§ Extracted entries:

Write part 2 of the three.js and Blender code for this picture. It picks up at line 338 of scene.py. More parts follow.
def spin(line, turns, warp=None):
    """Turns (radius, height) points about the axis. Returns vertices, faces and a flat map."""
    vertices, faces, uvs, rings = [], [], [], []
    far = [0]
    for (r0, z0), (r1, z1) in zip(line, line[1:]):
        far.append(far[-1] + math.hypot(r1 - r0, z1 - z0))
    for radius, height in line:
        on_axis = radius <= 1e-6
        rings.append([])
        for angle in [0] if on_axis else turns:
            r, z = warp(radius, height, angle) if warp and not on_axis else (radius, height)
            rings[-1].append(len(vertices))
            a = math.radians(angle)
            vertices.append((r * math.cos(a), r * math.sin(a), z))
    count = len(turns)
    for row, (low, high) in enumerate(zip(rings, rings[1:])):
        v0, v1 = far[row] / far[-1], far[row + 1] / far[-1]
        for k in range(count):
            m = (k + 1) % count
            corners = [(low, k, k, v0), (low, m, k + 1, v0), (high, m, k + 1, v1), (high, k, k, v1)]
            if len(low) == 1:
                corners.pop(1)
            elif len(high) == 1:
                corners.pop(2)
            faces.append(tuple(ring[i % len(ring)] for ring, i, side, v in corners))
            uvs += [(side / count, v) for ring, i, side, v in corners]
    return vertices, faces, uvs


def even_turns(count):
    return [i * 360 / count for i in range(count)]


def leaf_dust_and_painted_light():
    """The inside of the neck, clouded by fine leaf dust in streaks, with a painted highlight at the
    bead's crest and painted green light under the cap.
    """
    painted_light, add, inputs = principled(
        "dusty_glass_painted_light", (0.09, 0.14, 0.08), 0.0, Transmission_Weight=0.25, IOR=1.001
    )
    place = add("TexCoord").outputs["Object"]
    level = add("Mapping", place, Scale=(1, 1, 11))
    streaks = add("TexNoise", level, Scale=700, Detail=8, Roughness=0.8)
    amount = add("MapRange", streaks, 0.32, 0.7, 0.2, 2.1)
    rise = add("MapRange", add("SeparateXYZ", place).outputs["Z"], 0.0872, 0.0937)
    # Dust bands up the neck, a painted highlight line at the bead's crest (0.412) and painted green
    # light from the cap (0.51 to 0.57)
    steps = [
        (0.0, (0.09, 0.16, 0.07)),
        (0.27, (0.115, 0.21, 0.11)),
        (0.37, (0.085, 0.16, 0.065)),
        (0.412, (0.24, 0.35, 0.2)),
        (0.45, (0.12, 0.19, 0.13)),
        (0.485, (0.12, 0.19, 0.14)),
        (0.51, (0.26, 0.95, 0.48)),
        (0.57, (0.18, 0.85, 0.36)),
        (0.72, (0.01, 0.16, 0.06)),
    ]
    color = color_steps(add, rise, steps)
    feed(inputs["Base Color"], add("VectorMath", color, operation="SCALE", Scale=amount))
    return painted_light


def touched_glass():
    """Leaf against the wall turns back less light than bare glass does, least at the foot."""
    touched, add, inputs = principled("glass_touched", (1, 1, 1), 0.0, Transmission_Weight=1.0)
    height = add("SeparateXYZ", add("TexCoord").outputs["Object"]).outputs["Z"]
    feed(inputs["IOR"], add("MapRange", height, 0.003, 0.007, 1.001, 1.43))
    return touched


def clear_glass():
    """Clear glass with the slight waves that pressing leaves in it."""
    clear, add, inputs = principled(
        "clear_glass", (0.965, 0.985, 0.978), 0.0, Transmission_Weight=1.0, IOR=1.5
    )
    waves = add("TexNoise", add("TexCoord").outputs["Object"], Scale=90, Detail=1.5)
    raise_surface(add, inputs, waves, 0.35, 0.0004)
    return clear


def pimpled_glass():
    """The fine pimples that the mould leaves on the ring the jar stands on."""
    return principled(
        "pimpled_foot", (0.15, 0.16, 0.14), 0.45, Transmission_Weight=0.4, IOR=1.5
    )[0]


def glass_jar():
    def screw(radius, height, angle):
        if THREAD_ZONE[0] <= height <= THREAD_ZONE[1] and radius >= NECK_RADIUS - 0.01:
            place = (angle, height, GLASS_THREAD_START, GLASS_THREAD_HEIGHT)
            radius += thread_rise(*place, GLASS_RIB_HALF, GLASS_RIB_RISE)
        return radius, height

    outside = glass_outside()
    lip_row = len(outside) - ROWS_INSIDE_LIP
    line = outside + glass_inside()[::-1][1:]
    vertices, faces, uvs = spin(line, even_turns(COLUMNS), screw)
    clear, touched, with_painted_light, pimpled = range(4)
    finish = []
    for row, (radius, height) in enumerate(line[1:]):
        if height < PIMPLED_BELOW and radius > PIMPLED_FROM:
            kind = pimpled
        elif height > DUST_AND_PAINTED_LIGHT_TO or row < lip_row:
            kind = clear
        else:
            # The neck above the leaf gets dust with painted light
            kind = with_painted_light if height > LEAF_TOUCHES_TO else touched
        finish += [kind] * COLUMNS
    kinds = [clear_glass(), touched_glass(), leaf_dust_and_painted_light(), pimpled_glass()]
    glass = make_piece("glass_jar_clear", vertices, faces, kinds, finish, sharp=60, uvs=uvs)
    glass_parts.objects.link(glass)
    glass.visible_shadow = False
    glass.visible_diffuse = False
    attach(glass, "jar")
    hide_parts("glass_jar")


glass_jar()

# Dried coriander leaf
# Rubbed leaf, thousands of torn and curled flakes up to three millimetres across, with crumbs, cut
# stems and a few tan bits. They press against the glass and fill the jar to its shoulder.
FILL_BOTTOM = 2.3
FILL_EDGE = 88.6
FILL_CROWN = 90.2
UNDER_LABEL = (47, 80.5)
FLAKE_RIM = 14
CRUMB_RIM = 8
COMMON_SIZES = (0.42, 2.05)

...

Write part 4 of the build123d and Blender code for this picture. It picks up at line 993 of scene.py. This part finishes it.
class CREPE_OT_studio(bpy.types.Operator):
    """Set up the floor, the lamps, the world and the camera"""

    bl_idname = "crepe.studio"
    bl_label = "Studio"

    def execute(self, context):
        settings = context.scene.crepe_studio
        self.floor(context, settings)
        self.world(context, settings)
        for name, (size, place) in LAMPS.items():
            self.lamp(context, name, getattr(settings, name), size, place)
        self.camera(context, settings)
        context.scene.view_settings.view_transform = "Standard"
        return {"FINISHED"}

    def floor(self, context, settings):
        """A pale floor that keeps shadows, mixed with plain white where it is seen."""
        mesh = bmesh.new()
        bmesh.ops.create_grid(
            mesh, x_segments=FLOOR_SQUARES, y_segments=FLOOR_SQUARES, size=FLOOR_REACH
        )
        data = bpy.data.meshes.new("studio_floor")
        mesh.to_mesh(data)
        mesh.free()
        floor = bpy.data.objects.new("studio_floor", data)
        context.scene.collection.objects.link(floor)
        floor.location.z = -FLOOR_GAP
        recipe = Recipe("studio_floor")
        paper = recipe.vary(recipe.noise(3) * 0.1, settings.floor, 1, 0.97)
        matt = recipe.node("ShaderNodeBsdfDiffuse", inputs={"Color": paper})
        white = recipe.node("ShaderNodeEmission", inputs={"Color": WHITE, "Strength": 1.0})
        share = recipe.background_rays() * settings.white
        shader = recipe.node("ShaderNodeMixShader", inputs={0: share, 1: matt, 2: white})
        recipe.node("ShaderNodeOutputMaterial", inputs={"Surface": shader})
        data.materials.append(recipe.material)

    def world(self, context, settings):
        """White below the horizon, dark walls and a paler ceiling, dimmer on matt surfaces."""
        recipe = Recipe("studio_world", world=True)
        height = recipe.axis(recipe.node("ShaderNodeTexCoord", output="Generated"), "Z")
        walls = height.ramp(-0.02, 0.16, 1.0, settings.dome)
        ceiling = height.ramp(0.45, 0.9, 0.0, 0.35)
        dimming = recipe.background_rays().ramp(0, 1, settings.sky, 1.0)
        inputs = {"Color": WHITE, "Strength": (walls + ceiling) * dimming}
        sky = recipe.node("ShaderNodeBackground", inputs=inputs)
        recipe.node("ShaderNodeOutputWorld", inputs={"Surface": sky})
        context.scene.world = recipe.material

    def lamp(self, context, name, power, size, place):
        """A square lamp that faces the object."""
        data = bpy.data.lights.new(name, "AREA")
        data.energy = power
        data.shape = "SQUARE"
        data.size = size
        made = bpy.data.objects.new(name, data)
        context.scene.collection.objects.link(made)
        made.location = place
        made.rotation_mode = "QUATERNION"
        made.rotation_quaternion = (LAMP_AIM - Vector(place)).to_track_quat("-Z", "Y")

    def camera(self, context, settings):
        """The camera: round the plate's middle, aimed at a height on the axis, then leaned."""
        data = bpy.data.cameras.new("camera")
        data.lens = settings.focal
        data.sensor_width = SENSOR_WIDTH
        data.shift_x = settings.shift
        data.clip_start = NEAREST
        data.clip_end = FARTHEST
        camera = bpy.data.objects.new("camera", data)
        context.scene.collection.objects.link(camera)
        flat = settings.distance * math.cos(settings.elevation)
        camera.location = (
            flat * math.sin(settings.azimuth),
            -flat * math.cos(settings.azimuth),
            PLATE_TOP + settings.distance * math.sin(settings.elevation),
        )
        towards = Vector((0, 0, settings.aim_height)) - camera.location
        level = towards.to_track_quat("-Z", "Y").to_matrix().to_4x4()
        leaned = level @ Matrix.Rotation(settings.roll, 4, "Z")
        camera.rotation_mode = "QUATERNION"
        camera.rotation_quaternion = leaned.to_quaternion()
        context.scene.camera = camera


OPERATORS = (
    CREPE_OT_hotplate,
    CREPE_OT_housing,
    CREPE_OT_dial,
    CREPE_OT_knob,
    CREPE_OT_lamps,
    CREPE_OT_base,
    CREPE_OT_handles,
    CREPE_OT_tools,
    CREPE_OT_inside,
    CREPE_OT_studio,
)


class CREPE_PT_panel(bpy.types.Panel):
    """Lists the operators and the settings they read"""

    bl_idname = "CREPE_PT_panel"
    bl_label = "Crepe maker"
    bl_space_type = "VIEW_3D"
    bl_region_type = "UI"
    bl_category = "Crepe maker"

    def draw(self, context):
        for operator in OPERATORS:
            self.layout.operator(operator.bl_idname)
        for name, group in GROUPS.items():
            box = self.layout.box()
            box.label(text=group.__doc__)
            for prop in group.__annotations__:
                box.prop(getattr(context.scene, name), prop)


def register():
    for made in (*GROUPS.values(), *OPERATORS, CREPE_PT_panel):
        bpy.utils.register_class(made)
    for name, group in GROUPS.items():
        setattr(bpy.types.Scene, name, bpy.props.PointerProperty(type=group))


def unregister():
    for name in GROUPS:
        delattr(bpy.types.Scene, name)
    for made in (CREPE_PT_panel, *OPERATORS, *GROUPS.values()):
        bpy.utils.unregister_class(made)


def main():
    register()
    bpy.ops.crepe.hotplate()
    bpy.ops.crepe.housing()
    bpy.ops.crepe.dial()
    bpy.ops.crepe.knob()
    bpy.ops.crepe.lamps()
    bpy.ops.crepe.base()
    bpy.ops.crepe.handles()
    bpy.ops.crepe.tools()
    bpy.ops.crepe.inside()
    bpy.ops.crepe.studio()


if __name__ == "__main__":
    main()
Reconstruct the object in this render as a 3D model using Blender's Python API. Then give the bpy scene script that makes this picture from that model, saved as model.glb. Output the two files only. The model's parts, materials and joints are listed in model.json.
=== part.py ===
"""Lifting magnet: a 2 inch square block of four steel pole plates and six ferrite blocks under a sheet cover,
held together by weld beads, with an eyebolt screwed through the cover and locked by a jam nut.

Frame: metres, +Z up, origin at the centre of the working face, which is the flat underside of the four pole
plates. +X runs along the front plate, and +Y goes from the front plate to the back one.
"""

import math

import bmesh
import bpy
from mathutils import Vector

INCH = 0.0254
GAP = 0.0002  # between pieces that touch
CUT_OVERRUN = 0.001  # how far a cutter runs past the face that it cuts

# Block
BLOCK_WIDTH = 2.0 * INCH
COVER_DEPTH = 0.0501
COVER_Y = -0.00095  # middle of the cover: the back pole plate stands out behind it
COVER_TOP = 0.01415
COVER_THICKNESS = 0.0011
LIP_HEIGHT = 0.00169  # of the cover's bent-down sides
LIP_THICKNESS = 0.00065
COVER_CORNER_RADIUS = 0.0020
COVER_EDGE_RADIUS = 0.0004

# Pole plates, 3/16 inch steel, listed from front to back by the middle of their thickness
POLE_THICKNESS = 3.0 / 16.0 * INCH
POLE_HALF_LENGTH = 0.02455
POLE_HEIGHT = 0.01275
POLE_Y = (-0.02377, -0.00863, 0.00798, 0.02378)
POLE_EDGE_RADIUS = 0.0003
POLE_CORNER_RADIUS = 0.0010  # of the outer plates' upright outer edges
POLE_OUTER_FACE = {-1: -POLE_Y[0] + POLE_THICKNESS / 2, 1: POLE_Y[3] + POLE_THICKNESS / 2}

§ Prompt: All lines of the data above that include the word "Write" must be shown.

§ Answer for this exercise:
Write part 2 of the three.js and Blender code for this picture. It picks up at line 338 of scene.py. More parts follow.
Write part 4 of the build123d and Blender code for this picture. It picks up at line 993 of scene.py. This part finishes it.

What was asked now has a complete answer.